— start —

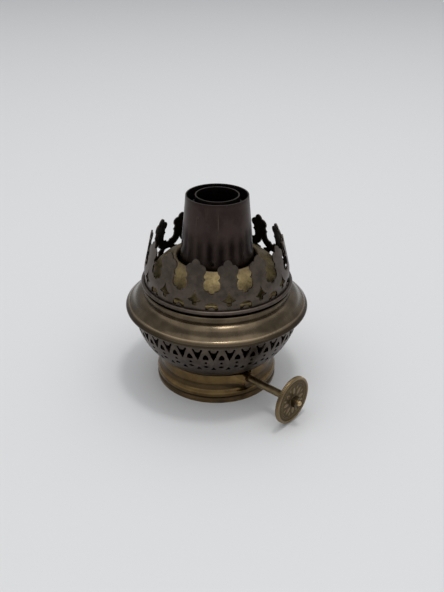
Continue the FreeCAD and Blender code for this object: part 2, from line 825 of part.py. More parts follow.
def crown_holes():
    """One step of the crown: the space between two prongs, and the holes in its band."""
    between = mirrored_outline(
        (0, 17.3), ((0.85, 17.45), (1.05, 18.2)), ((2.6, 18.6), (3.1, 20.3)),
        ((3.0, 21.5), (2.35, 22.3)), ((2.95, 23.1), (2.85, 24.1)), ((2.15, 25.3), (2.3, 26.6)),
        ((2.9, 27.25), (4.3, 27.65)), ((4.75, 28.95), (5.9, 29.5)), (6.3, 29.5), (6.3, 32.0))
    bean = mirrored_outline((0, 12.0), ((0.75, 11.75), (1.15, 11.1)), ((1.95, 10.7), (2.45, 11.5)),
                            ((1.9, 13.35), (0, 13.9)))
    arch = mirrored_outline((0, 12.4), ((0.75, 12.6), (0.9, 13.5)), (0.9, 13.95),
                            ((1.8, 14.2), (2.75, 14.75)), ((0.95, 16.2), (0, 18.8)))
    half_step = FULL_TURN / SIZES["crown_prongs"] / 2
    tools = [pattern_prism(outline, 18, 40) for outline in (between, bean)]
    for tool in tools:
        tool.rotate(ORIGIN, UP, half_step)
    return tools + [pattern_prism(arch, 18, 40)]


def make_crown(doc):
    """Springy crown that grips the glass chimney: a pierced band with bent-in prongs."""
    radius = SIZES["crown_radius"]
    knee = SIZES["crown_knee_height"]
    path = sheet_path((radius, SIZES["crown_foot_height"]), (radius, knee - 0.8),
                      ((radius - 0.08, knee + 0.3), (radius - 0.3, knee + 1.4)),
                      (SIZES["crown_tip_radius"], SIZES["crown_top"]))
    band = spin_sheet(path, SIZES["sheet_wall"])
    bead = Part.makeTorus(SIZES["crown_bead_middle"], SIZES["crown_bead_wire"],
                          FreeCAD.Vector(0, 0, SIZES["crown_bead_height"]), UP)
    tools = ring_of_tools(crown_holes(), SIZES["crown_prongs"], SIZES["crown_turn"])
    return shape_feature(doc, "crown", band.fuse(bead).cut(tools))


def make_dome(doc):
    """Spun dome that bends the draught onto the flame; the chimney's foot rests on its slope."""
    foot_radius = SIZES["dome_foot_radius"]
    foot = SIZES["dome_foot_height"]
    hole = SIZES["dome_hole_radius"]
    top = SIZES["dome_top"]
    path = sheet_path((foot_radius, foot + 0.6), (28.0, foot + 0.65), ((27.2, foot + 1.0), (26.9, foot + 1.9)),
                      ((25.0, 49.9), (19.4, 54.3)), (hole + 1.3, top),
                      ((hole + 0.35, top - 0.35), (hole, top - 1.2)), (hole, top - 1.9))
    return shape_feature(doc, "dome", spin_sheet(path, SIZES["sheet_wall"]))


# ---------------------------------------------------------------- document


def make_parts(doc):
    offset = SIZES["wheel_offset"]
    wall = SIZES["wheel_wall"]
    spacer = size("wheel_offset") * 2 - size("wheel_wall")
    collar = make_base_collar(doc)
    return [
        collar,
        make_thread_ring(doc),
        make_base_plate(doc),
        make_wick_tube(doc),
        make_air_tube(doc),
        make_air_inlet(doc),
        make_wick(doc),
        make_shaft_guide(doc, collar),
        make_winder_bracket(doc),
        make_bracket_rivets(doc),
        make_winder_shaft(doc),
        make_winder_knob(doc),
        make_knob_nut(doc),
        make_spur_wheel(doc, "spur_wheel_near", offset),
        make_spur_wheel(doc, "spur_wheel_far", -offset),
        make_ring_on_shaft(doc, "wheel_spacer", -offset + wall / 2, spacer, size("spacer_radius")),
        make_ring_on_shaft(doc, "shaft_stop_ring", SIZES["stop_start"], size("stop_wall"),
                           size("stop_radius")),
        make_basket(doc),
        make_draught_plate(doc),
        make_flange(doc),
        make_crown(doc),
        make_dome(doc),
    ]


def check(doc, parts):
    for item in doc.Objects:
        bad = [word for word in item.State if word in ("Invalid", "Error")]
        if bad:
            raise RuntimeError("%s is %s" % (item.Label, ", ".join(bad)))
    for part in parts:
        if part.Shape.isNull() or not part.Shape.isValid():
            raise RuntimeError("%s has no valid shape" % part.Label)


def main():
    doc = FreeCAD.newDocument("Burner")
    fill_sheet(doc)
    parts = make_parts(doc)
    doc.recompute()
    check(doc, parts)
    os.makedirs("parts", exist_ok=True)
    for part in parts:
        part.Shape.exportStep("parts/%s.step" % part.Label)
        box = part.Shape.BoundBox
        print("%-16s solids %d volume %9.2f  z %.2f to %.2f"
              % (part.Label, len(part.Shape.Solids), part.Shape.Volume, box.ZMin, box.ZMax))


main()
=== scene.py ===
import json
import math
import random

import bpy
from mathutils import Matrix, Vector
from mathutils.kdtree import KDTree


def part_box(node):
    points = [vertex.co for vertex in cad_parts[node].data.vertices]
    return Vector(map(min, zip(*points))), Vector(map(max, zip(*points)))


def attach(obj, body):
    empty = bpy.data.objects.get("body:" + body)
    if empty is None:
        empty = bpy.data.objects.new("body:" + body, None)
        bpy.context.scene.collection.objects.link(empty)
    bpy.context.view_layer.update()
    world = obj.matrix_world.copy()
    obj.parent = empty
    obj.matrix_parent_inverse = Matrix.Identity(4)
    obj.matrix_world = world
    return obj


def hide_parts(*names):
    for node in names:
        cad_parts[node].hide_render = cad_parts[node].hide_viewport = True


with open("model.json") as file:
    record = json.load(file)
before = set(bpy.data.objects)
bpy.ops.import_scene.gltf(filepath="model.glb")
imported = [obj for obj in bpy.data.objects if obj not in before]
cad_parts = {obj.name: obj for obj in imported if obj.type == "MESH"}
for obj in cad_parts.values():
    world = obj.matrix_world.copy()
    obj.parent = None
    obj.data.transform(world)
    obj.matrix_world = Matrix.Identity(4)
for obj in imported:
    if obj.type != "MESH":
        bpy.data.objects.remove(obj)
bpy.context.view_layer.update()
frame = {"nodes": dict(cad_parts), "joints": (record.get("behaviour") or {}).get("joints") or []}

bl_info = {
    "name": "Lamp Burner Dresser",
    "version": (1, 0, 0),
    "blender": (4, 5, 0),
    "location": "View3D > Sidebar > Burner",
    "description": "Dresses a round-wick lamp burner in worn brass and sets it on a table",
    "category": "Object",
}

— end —

TASK DIRECTIONS.
In the listing, find each line with the string "body" and copy it.

SOLUTION.
def attach(obj, body):
    empty = bpy.data.objects.get("body:" + body)
        empty = bpy.data.objects.new("body:" + body, None)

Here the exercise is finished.